Но вот чудо – чай, несмотря на все препятствия материального, бытового, психологического и культурного характера на его пути к распространению в народе, сумел всё-таки превратиться в подлинно русский, народный, национальный напиток, притом такой, отсутствие которого стало просто немыслимо в русском обществе, а внезапное исчезновение которого из быта, скажем, в конце XIX века могло привести, без всякого преувеличения, к национальной катастрофе.
Касаясь такого гипотетического случая, М.Е. Салтыков-Щедрин в 70-х годах XIX века писал: «Чай! «Пустой напиток»! А не дай нам его китайцы – бо-о-льшая суматоха могла бы выйти!» Вот почему Россия в своей внешней политике по отношению к Китаю делала всё возможное в 40-80-е годы XIX века, чтобы сохранить с этой великой страной добрые, уважительные отношения, и не пошла в тот период на поводу западных держав, стремившихся всячески оказать давление на Китай, использовать его техническую отсталость, чтобы подорвать его изоляцию и независимость от Европы.
Так чай ещё раз сыграл благородную роль в русской истории, содействуя установлению прочного мира на нашей самой обширной восточной границе, и утвердил за Россией молву миролюбивой и незлобливой страны в умах и сердцах миллионов китайцев. Позднее такие представления о России не раз помогали нашей стране иметь в лице китайцев и Китая, как государства, и верных друзей, союзников, и признательных мирных соседей.
Уже к середине XIX века Россия занимала первое место в мире по объёму общего ввоза и потребления чая и второе место в мире (после Англии) по потреблению чая на душу населения. Все закупки чая на внешних рынках производились на 95% в Китае. Индийский и японский чай вместе составляли около 5% ввоза. Отказ от чая в то время в России был бы воспринят не только как трагедия русским населением страны, усмотревшим бы в этом лишение его любимейшего и необходимейшего в жизни напитка, но и произвёл бы катастрофический поворот во всей системе русской внешней и внутренней торговли, привёл бы к социально-экономическому кризису в стране.
Таким образом, чай, появившись в России в 30-х годах XVII века и начавший превращаться в народный напиток в Москве, уже спустя 50 лет после этого сделался к началу XIX века, т.е. за какие-нибудь полторы сотни лет, совершенно непременным, обязательным, народным, повседневным и крайне необходимым трудовому люду напитком, воспринимаемым в массах как русский, национальный. Его преобладание и прямая победа над водкой очевидны, если мы вспомним, каким был старт чая в гонке за первое место в национальном меню.

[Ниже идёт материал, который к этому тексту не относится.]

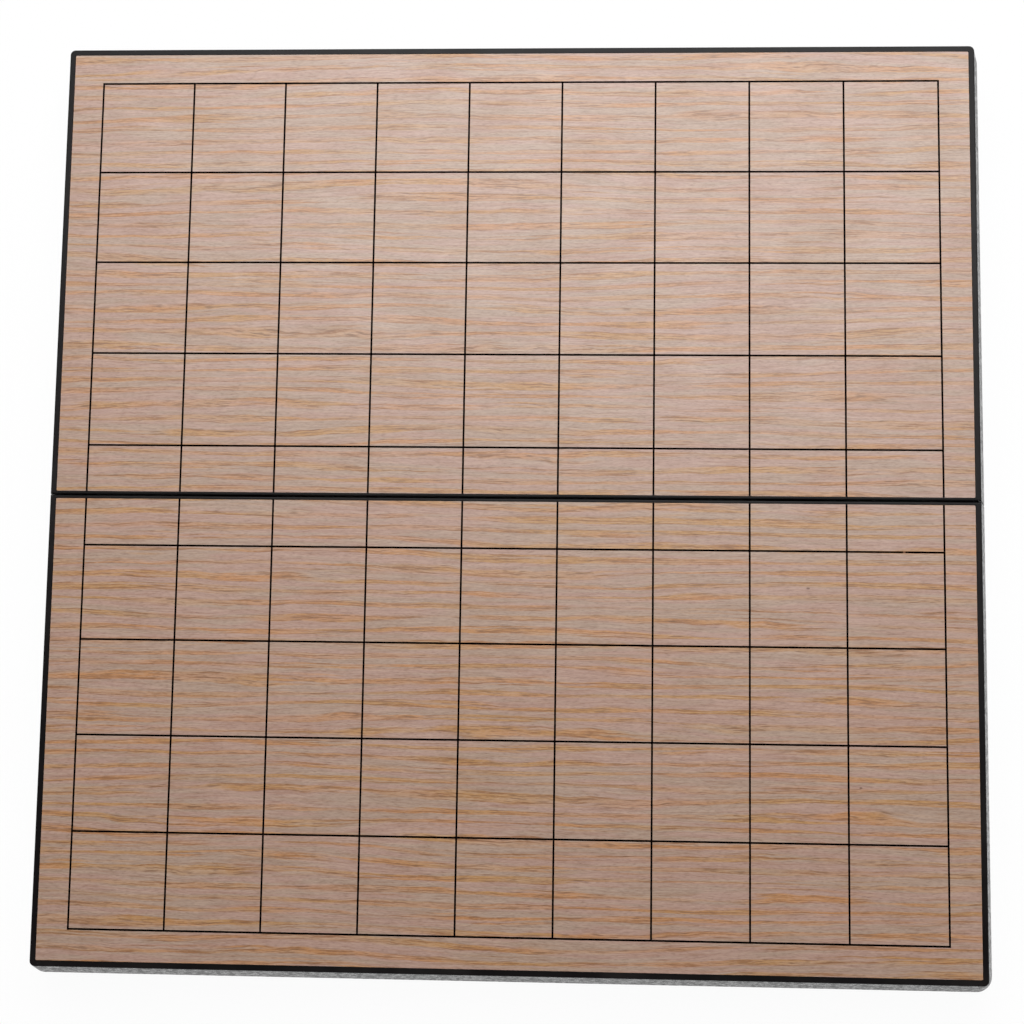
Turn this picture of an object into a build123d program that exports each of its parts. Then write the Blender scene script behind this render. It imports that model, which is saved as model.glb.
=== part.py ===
"""Folding magnetic shogi board, opened flat with its playing faces up.

X runs along the fold, Y from the near half to the far half, Z up. The origin is the
middle of the fold at the level of the base. Two moulded half boxes, hollow and open
downwards, are joined at the base of the fold by two links, each on two steel pins. The
near half folds down and under the far half, so that the hollows close on each other.
"""
import os

from build123d import *

# Outside of each half, in millimetres
half_width = 249.6
half_depth = 125.0
board_height = 20.0
fold_gap = 0.4
flare_out = 2.7
flare_drop = 10.0
rim_corner_radius = 1.3
rim_edge_radius = 0.3
fold_base_radius = 1.8

# Inside of each half
wall = 2.0
deck_thickness = 1.8
inner_corner_radius = 1.2
ceiling_radius = 0.8
rib_height = 2.0
rib_width = 1.2
cross_rib_count = 4

# Sunken seat of the sheets
rim_width = 1.4
fold_rim_width = 0.7
seat_corner_radius = 0.4
sheet_gap = 0.1
steel_thickness = 0.4
film_thickness = 0.2
film_below_rim = 0.1

# Printed grid of squares
cell_width = 25.0
cell_depth = 24.9
column_count = 9
whole_row_count = 4
line_width = 0.5
line_height = 0.03

# Link hinges
hinge_inset = 49.8
closed_gap = 0.2
pin_setback = 2.2
pin_radius = 0.7
pin_running_gap = 0.05
pin_end_gap = 0.2
pin_chamfer = 0.2
link_width = 18.0
link_radius = 1.9
link_gap = 0.3
link_edge_chamfer = 0.3
lug_width = 4.0
hood_wall = 1.4

# Clasp on the far wall and its catch on the near wall
clasp_width = 20.0
clasp_thickness = 2.4
clasp_length = 8.4
clasp_gap = 0.3
clasp_corner_radius = 2.0
clasp_lip = 0.8
clasp_pivot_height = 2.4
trunnion_radius = 0.8
trunnion_length = 1.0
window_width = 10.0
window_height = 2.4
window_reach = 5.6
catch_height = 2.0
pocket_backing = 1.5
pocket_side = 2.6
finger_slope = 3.0

# Places worked out from the sizes above
fold_face = fold_gap / 2
outer_face = fold_face + half_depth
flare_start = board_height - flare_drop
base_corner_radius = rim_corner_radius + flare_out
rim_top_width = half_width - 2 * flare_out
rim_outer_face = outer_face - flare_out
seat_depth = steel_thickness + film_thickness + film_below_rim
seat_floor = board_height - seat_depth
ceiling = seat_floor - deck_thickness
seat_width = rim_top_width - 2 * rim_width
seat_fold_edge = fold_face + fold_rim_width
seat_outer_edge = rim_outer_face - rim_width
pin_height = pin_setback - closed_gap / 2
hinge_offset = half_width / 2 - hinge_inset
hinge_places = (-hinge_offset, hinge_offset)
notch_radius = link_radius + link_gap
notch_width = link_width + 2 * link_gap
hood_radius = notch_radius + hood_wall
housing_width = notch_width + 2 * lug_width
pocket_width = clasp_width + 2 * clasp_gap
pocket_depth = clasp_thickness + 2 * clasp_gap
pocket_floor = outer_face - pocket_depth
clasp_axis_face = outer_face - clasp_gap - clasp_thickness / 2
clasp_tip_height = clasp_pivot_height + clasp_length
far_catch_height = clasp_pivot_height + window_reach
near_catch_height = window_reach - clasp_pivot_height - closed_gap
near_pocket_height = clasp_length - clasp_pivot_height - closed_gap + clasp_gap

# How far a cutting shape runs past the face that it opens
overrun = 2.0


def flare_at(height):
    """How far the outer wall stands in from its foot at a height."""
    return flare_out * max(0.0, height - flare_start) / flare_drop


def outline(height, inset, least_radius):
    """Rounded outline of both halves together, parallel to the outer wall at a height."""
    stand_in = flare_at(height) + inset
    radius = max(base_corner_radius - stand_in, least_radius)
    return RectangleRounded(half_width - 2 * stand_in, 2 * (outer_face - stand_in), radius)


def far_side_of(face):
    """Plane across the fold at a distance from its middle, facing the near half."""
    return Plane.XZ.offset(-face)


def hinge_planes(width):
    """Side planes from which a shape as wide as this is drawn at each hinge."""
    return [Plane.YZ.offset(place - width / 2) for place in hinge_places]


def hinge_profile(radius):
    """Section round the hinge pin, open to the fold and to the base."""
    reach = pin_setback + radius
    top = pin_height + radius
    with Locations((-overrun, -overrun)):
        Rectangle(reach + overrun, top + overrun, align=(Align.MIN, Align.MIN))
    fillet(vertices().sort_by(Axis.X)[-2:].sort_by(Axis.Y)[-1], radius)


def pocket_top(far):
    """Top of the pocket in the outer wall, where its floor ends."""
    return clasp_tip_height + clasp_gap if far else near_pocket_height


def core_of_half(far):
    """Everything that is hollow below the deck: ribs, lugs and pocket walls left standing."""
    with BuildPart() as core:
        with BuildSketch(Plane.XY.offset(-overrun)):
            outline(-overrun, wall, inner_corner_radius)
        extrude(amount=overrun + flare_start)
        for height in (flare_start, ceiling):
            with BuildSketch(Plane.XY.offset(height)):
                outline(height, wall, inner_corner_radius)
        loft(ruled=True)
        split(bisect_by=far_side_of(fold_face + wall), keep=Keep.BOTTOM)
        fillet(core.faces().sort_by(Axis.Z)[-1].edges(), ceiling_radius)

        # Stiffening ribs on the underside of the deck
        rib_plane = Plane.XY.offset(ceiling - rib_height)
        middle = (fold_face + outer_face) / 2
        with BuildSketch(rib_plane):
            with Locations((0, middle)):
                Rectangle(half_width, rib_width)
                with GridLocations(half_width / (cross_rib_count + 1), 1, cross_rib_count, 1):
                    Rectangle(rib_width, half_depth)
        extrude(amount=rib_height, mode=Mode.SUBTRACT)

        # Hoods and lugs round the hinge links
        with BuildSketch(*hinge_planes(housing_width)):
            hinge_profile(hood_radius)
        extrude(amount=housing_width, mode=Mode.SUBTRACT)

        # Walls that back the clasp pocket
        backing_width = pocket_width + 2 * pocket_side
        with BuildSketch(Plane.YZ.offset(-backing_width / 2)):
            with Locations((pocket_floor - pocket_backing, -overrun)):
                backing_height = overrun + pocket_top(far) + finger_slope
                Rectangle(2 * pocket_depth, backing_height, align=(Align.MIN, Align.MIN))
            fillet(vertices().sort_by(Axis.X)[:2].sort_by(Axis.Y)[-1], pocket_backing)
        extrude(amount=backing_width, mode=Mode.SUBTRACT)
    return core.part


def half_shell(far):
    """Moulded half box, drawn on the far side of the fold."""
    core = core_of_half(far)
    with BuildPart() as shell:
        with BuildSketch(Plane.XY):
            outline(0, 0, rim_corner_radius)
        extrude(amount=flare_start)
        for height in (flare_start, board_height):
            with BuildSketch(Plane.XY.offset(height)):
                outline(height, 0, rim_corner_radius)
        loft(ruled=True)
        split(bisect_by=far_side_of(fold_face), keep=Keep.BOTTOM)
        fillet(shell.faces().sort_by(Axis.Z)[-1].edges(), rim_edge_radius)
        fillet(shell.faces().sort_by(Axis.Z)[0].edges().sort_by(Axis.Y)[0], fold_base_radius)
        add(core, mode=Mode.SUBTRACT)

        # Seat of the steel plate and the film
        with BuildSketch(Plane.XY.offset(board_height)):
            with Locations((0, (seat_fold_edge + seat_outer_edge) / 2)):
                seat_length = seat_outer_edge - seat_fold_edge
                RectangleRounded(seat_width, seat_length, seat_corner_radius)
        extrude(amount=-seat_depth, mode=Mode.SUBTRACT)

        # Notches for the links and the holes for their pins
        with BuildSketch(*hinge_planes(notch_width)):
            hinge_profile(notch_radius)
        extrude(amount=notch_width, mode=Mode.SUBTRACT)
        with BuildSketch(*hinge_planes(housing_width)):
            with Locations((pin_setback, pin_height)):
                Circle(pin_radius)
        extrude(amount=housing_width, mode=Mode.SUBTRACT)

        # Pocket in the outer wall, with a slope above it for a fingernail
        floor_top = pocket_top(far)
        slope = 0.0 if far else finger_slope
        with BuildSketch(Plane.YZ.offset(-pocket_width / 2)):
            with BuildLine():
                Polyline(
                    (pocket_floor, -overrun),
                    (outer_face + overrun, -overrun),
                    (outer_face + overrun, floor_top + slope),
                    (outer_face, floor_top + slope),
                    (pocket_floor, floor_top),
                    close=True,
                )
            make_face()
        extrude(amount=pocket_width, mode=Mode.SUBTRACT)

        # Catch on the pocket floor, sloped so that the clasp rides over it
        catch_middle = far_catch_height if far else near_catch_height
        catch_width = window_width - 2 * clasp_gap
        foot = window_height / 2 - clasp_gap
        with BuildSketch(Plane.YZ.offset(-catch_width / 2)):
            with BuildLine():
                Polyline(
                    (pocket_floor - pocket_backing / 2, catch_middle - foot),
                    (pocket_floor + catch_height / 2, catch_middle - foot),
                    (pocket_floor + catch_height, catch_middle - foot / 2),
                    (pocket_floor + catch_height, catch_middle + foot / 2),
                    (pocket_floor + catch_height / 2, catch_middle + foot),
                    (pocket_floor - pocket_backing / 2, catch_middle + foot),
                    close=True,
                )
            make_face()
        extrude(amount=catch_width)

        # Blind sockets for the clasp's trunnions
        if far:
            socket_span = pocket_width + 2 * (trunnion_length + pin_running_gap)
            with BuildSketch(Plane.YZ.offset(-socket_span / 2)):
                with Locations((clasp_axis_face, clasp_pivot_height)):
                    Circle(trunnion_radius + pin_running_gap)
            extrude(amount=socket_span, mode=Mode.SUBTRACT)
        else:
            mirror(about=Plane.XZ, mode=Mode.REPLACE)
    return shell


def sheet(side, bottom, thickness, printed):
    """Flat sheet in the seat of one half, with the raised ink of the grid if printed."""
    length = seat_outer_edge - seat_fold_edge
    with BuildPart() as plate:
        with BuildSketch(Plane.XY.offset(bottom)):
            with Locations((0, side * (seat_fold_edge + seat_outer_edge) / 2)):
                corner_radius = seat_corner_radius - sheet_gap
                RectangleRounded(seat_width - 2 * sheet_gap, length - 2 * sheet_gap, corner_radius)
        extrude(amount=thickness)
        if printed:
            near_end = seat_fold_edge + sheet_gap
            far_end = seat_fold_edge + (whole_row_count + 0.5) * cell_depth
            row_middle = seat_fold_edge + (whole_row_count + 1) / 2 * cell_depth
            with BuildSketch(Plane.XY.offset(bottom + thickness)):
                with Locations((0, side * row_middle)):
                    with GridLocations(1, cell_depth, 1, whole_row_count + 1):
                        Rectangle(column_count * cell_width + line_width, line_width)
                with Locations((0, side * (near_end + far_end) / 2)):
                    with GridLocations(cell_width, 1, column_count + 1, 1):
                        Rectangle(line_width, far_end - near_end)
            extrude(amount=line_height)
    return plate


def hinge_link(place):
    """Link that bridges the fold, a flat bar with round ends and a bore at each."""
    with BuildPart() as link:
        with BuildSketch(Plane.YZ.offset(place - link_width / 2)):
            with Locations((0, pin_height)):
                SlotCenterToCenter(2 * pin_setback, 2 * link_radius)
                with Locations((-pin_setback, 0), (pin_setback, 0)):
                    Circle(pin_radius + pin_running_gap, mode=Mode.SUBTRACT)
        extrude(amount=link_width)
        left_end = link.faces().sort_by(Axis.X)[0]
        right_end = link.faces().sort_by(Axis.X)[-1]
        outer_edges = left_end.outer_wire().edges() + right_end.outer_wire().edges()
        chamfer(outer_edges, link_edge_chamfer)
    return link


def hinge_pin(place, side):
    """Steel pin across one housing, with chamfered ends."""
    length = housing_width - 2 * pin_end_gap
    with BuildPart() as pin:
        with BuildSketch(Plane.YZ.offset(place - length / 2)):
            with Locations((side * pin_setback, pin_height)):
                Circle(pin_radius)
        extrude(amount=length)
        chamfer(pin.edges().filter_by(GeomType.CIRCLE), pin_chamfer)
    return pin


def swinging_clasp():
    """Clasp parked upright in its pocket: round at the pivot, with a window for the catch."""
    with BuildPart() as clasp:
        with BuildSketch(Plane.YZ.offset(-clasp_width / 2)):
            with Locations((clasp_axis_face, clasp_pivot_height)):
                Circle(clasp_thickness / 2)
                Rectangle(clasp_thickness, clasp_length, align=(Align.CENTER, Align.MIN))
        extrude(amount=clasp_width)
        free_end = clasp.faces().sort_by(Axis.Z)[-1]
        fillet(free_end.edges().filter_by(Axis.Y), clasp_corner_radius)
        chamfer(clasp.edges().filter_by(Axis.X).sort_by(Axis.Z)[-2:].sort_by(Axis.Y)[0], clasp_lip)
        with BuildSketch(Plane.XZ.offset(-clasp_axis_face + clasp_thickness)):
            with Locations((0, clasp_pivot_height + window_reach)):
                Rectangle(window_width, window_height)
        extrude(amount=-2 * clasp_thickness, mode=Mode.SUBTRACT)
        trunnion_span = clasp_width + 2 * (clasp_gap + trunnion_length)
        with BuildSketch(Plane.YZ.offset(-trunnion_span / 2)):
            with Locations((clasp_axis_face, clasp_pivot_height)):
                Circle(trunnion_radius)
        extrude(amount=trunnion_span)
    return clasp


def write(piece, name):
    """Names a finished piece and writes its file."""
    piece.part.label = name
    export_step(piece.part, f"parts/{name}.step")


os.makedirs("parts", exist_ok=True)

halves = {"far": 1, "near": -1}
film_bottom = seat_floor + steel_thickness
for half, side in halves.items():
    write(half_shell(half == "far"), f"{half}_shell")
    write(sheet(side, seat_floor, steel_thickness, False), f"{half}_steel_plate")
    write(sheet(side, film_bottom, film_thickness, True), f"{half}_playing_face")

for hand, place in zip(("left", "right"), hinge_places):
    write(hinge_link(place), f"{hand}_hinge_link")
    for half, side in halves.items():
        write(hinge_pin(place, side), f"{half}_{hand}_hinge_pin")

write(swinging_clasp(), "clasp")
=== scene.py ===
"""Looks of a folding shogi board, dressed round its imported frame.

The board lies open with its playing faces up. X runs along the fold, Y from the near half
to the far half, Z up, and all lengths are in metres unless a name says millimetres.
"""
import logging
import math
from dataclasses import dataclass, replace
from enum import Enum

import bpy
from mathutils import Matrix, Vector


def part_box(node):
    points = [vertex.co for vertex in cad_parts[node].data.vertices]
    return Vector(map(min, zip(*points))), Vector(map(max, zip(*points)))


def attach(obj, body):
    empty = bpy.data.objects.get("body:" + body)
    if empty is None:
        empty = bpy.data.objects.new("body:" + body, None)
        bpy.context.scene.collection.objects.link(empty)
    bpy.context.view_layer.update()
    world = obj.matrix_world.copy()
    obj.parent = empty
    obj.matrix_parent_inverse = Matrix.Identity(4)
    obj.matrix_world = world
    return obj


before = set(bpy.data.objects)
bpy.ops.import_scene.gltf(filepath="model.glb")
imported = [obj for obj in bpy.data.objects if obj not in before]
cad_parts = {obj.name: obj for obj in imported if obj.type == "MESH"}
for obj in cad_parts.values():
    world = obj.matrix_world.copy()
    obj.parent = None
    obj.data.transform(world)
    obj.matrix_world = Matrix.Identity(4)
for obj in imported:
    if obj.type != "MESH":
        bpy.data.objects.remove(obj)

Socket = bpy.types.NodeSocket
Tree = bpy.types.NodeTree
Pair = tuple[float, float]
Triple = tuple[float, float, float]

MM = 0.001
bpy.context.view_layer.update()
WAVE_TURN = 20.0  # radians that the wave texture turns through in one unit
log = logging.getLogger("board")


class Slot(Enum):
    """Material slots of the record."""

    BLACK_ABS = "black_abs"
    TINNED_STEEL = "tinned_steel"
    PRINTED_FILM = "printed_film"
    PIN_STEEL = "pin_steel"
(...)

Чай был завезен в Россию в период самого чудовищного, в буквальном смысле повального пьянства русского народа. Правительство Михаила Романова, пришедшее к власти после Смутного времени в разорённой, нищей, неустроенной стране и к тому же проигравшее новую войну с Польшей, чувствовало себя неуверенно, заискивало перед войском и перед церковью и вынуждено было как-то отвлекать народ, которому было просто не в состоянии предоставить сносную жизнь. Вот почему правительство Михаила Федоровича пошло фактически на полную отмену государственной водочной монополии, отдав производство водки в полную собственность недобросовестных целовальников, купцов и предоставив фактически свободу самогонщикам, поручив всецело надзор за ними самой низшей ступени полиции, которая сама вступала в сделку с самогонщиками и брала с них вместо налога взятки. Страдала государственная казна, страдал народ, но слабый царь терпел, боясь любого изменения сложившегося положения, чтобы не подорвать свои и без того шаткие позиции. Неудивительно, что народ в таких условиях попросту спивался.
Вот что писал о тогдашней обстановке прибывший в 1634 году в Россию немецкий путешественник и дипломат Олеарий: «Пьянство и праздность ведут к самому циничному разврату в стране. На пирах женщины напиваются до потери сознания, как и мужчины, и в таком состоянии валятся на пол спать вповалку вместе с мужчинами. Подобное же пьянство и разврат царят и в среде богомольцев, паломников. Однажды, – писал далее Олеарий, – на моих глазах из кабака вышел совершенно голый человек (пропивший свою одежду и обувь), сорвал на дороге пучок собачьей ромашки и, закрывая им свою наготу, весело, с песнями отправился домой как ни в чём не бывало».